外国人労働者が確保できるだけまだよいとは現実問題として言えないのではないか。
■沖縄からは日本語学校の経営難という記事が。界隈ではあたりまえに共有されていることながら、世の中にはまだ浸透していない内容かと。
留学生が来ないと、ホテルや飲食サービスなどに必要な若い労働力の確保が難しくなり、沖縄経済にも影を落としてしまう
留学生は学問をするために発給されているビザで、労働力としてアテにするなら特定技能で来い。

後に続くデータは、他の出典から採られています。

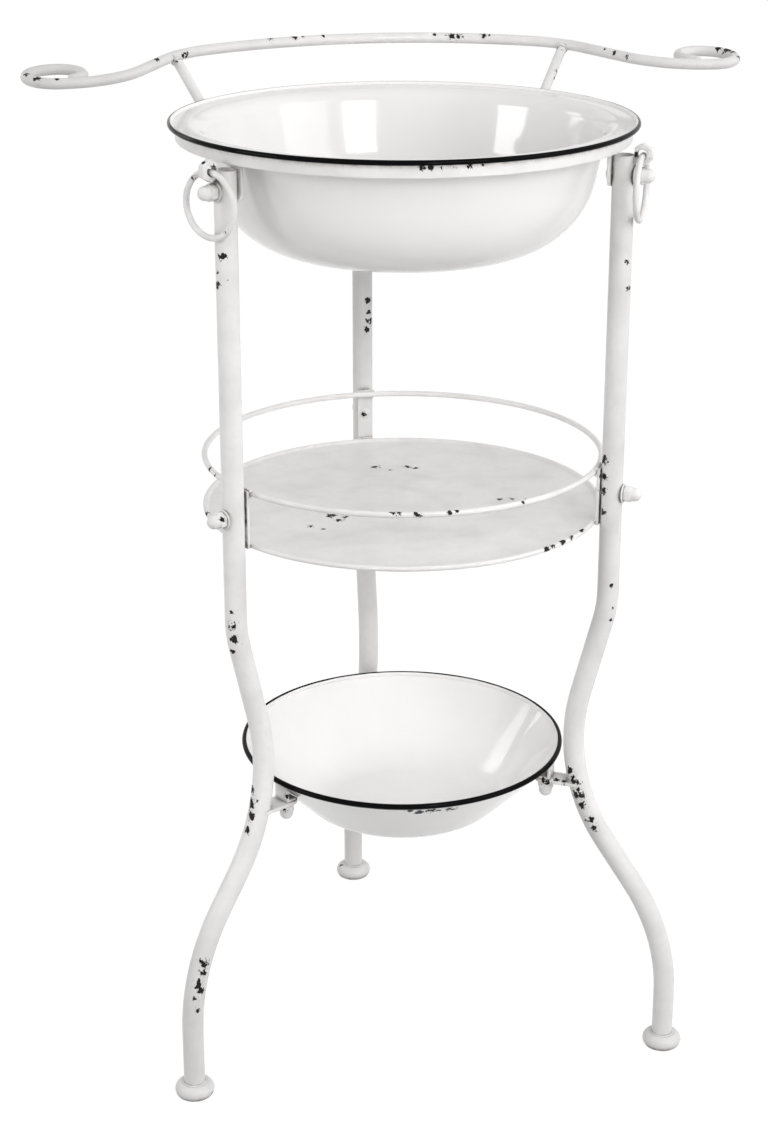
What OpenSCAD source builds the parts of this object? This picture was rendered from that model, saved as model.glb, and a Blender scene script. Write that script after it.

という建前は建前として、現実には「留学生という名の労働力」の上に成立していたのがわれわれの社会で-過去形で書きましたけど、正しくは今もなお「成立している」。そしてもちろん沖縄だけの話ではありません。
■札幌の話もどうぞ。ただこの記事のトーンは明るいな。
■名古屋
■群馬
ベトナム人の女性(25)は技能実習を終えた後、帰国できずに生活費が底を突いたといい、健康診断で異常はなかったものの「もう生活できない。早く帰りたい」と嘆いた
こういう書きぶりにはいつも同じ反応を返すのですが、「技能実習を終えた後に帰国できず」系のひとに適用可能な社会保障があるはずで、そこをセットで報道しないと、いつまでたっても読者の常識がアップデートされないじゃないか。釈然としねえ。
■最後に上級者向けニュース。
新型コロナの影響で海外での試験ができないことから、建設分野の特定技能の就労者は現状、技能実習などからの移行者に限られ、技能実習がない職種では受け入れが難しい状況にあった。そこで受験資格の緩和を機に、技能実習がない鉄筋継手で先行して国内での試験に乗り出した。
例えば、鉄筋継手と業務内容で関連性の高い「鉄筋施工」の技能実習生が「鉄筋継手」の技能試験に合格すると、技能実習修了後に特定技能「鉄筋継手」での就労が可能となる。技能実習修了者は日本語試験が免除されることから、あらかじめ試験に合格しておくことでスムーズに移行できる。
さすがに解説ニーズないと思うので本文コピペに留めますけど、特定技能の国内試験実施が徐々にでも始まることで、人材不足の業種でも雇用の道が開けるのは良いな、という感想です。